This time Mitchell’s ready to go to war
WHEN Dagenham’s Kevin Mitchell enters the ring to challenge WBO lightweight champion Ricky Burns tomorrow night, he will be fighting for more than just another belt.
Mitchell believes that boxing’s latest Battle of Britain represents an opportunity for him to secure his family’s future, launch his fighting career, and finally banish the demons from his last true big fight.
“My life depends on this one fight,” Mitchell says. “That’s the way I look at it. I’m training like a mad man and I’m not overdoing it.
“Ricky’s my mate, but me job’s gotta be done. That’s the way I see it now. John [Murray] was me friend, but I had to go and win.
“The way I see it is that it takes my future earnings away from me [if I lose]. Not just my earnings, my kids’ future earnings. When my kids are 30 I want them to have a nice £1m house, and four or five flats paid for, their lives paid for, they’ll have a job and not going to want for anything – basically they’re made.”
Scotsman Burns and Mitchell have been friends for some time but tomorrow’s fight in Glasgow has long been inevitable, particularly after the latter so destructively put himself into world title contention with a thrilling knockout victory over the previously unbeaten, and strongly favoured John Murray.

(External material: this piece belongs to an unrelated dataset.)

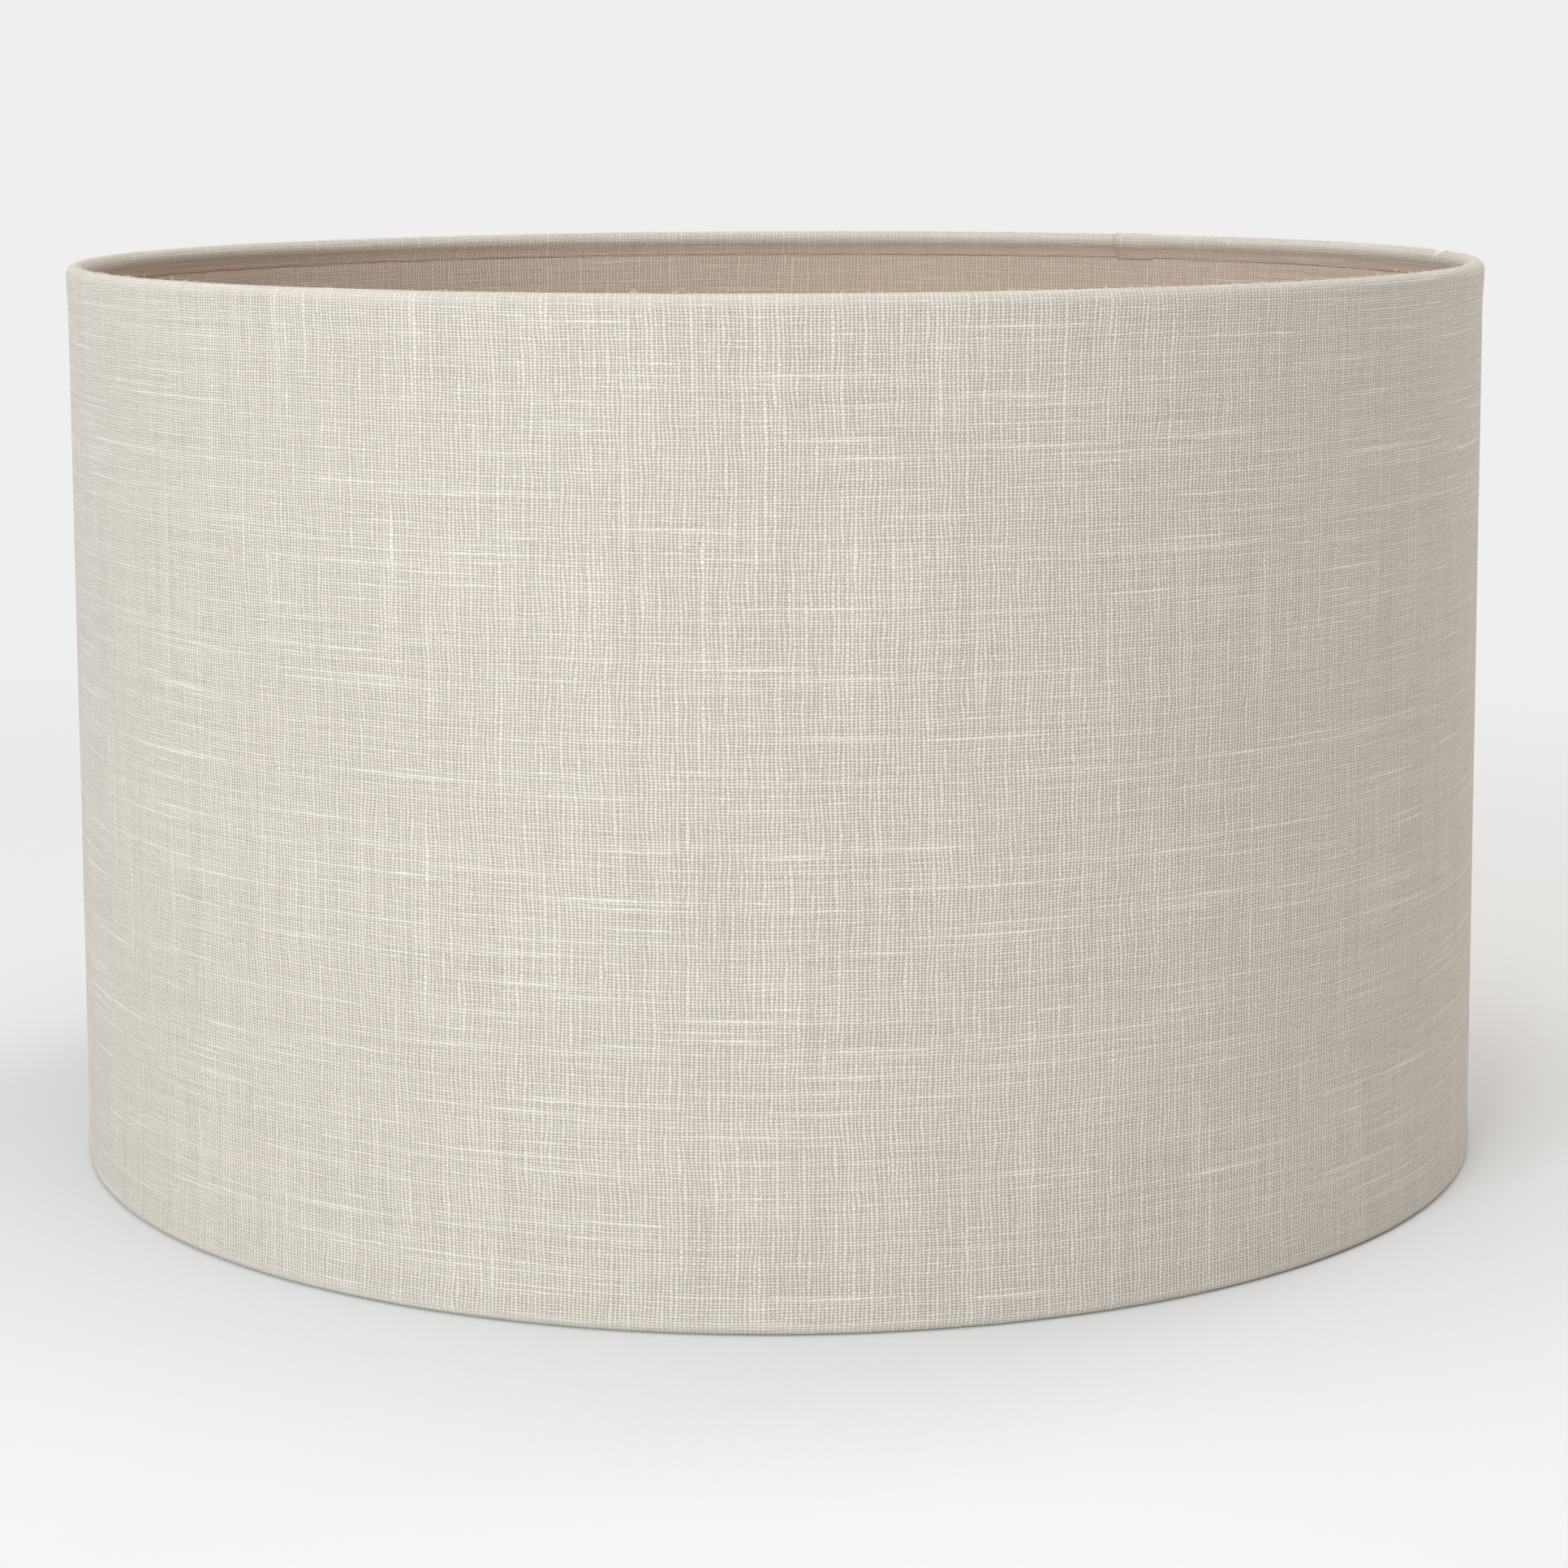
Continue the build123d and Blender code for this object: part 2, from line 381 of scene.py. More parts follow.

It is the second real chance the Dagenham Destroyer has had at world level and this time, particularly after the dramatic fallout from his last when Australia’s Michael Katsidis devastatingly beat him within three rounds in front of 14,000 loyal fans at Upton Park, the West Ham fan knows it could be his last.
£180K ON ALCOHOL
“The experience – I should never have got in the ring, I should never have stepped through the ropes,” he says. “I was going through a bad time. I was spending a lot of money on alcohol.
“It was £180,000. And my last £1,000 I gave to a tramp in Romford. It wasn’t actually £1,000 – it was £1,000 with a rubber band round it and I took £20 out of it for a cab home. I’d taken £3,000 out of the bank, spent £2,000 in bars and clubs, and at the time I was really drunk. I remember seeing the tramp and feeling really sorry for him – he was only a kid – and I gave him the £1,000. He was jumping in the bins to try and get stuff out of them, so I called him over and said ‘here you are, go and get yourself a nice meal’.”
Before fighting Katsidis, Mitchell was separating from his partner amid an array of domestic rows that undermined both his mindset and training camp – “It was my family. When you’re a kid growing up, you want your family all to be in one place and I’d split from me family and that was all going on about a month before the fight” – but this time he is adamant that nothing has been left to chance.
SURE OF VICTORY
“I trained out in Canada, in Montana, I was running and doing altitude training,” he says. “It was a bit like Rocky. It was a long way out from the fight but I thought two weeks there would do me well.
“Everything’s perfect this time. I see me kids four days a week, I have a brilliant relationship with my babies, so I’m happy. I’m training all the time with Jimmy Tibbs.
“It’s all down to the preparation. When I’m prepared right, there’s nothing stopping me.
“Trust me, I promise you that – I know the outcome of this fight already. I’m not going in there half-hearted; I’m not messing around.
So what next for Mitchell, should he succeed and become London’s latest world champion?
“I want to win a title, hopefully get a big fight in Vegas, draw the American crowd to England, defend at the O2 Arena in the winter, and in the summer at West Ham. That’s how I want it.”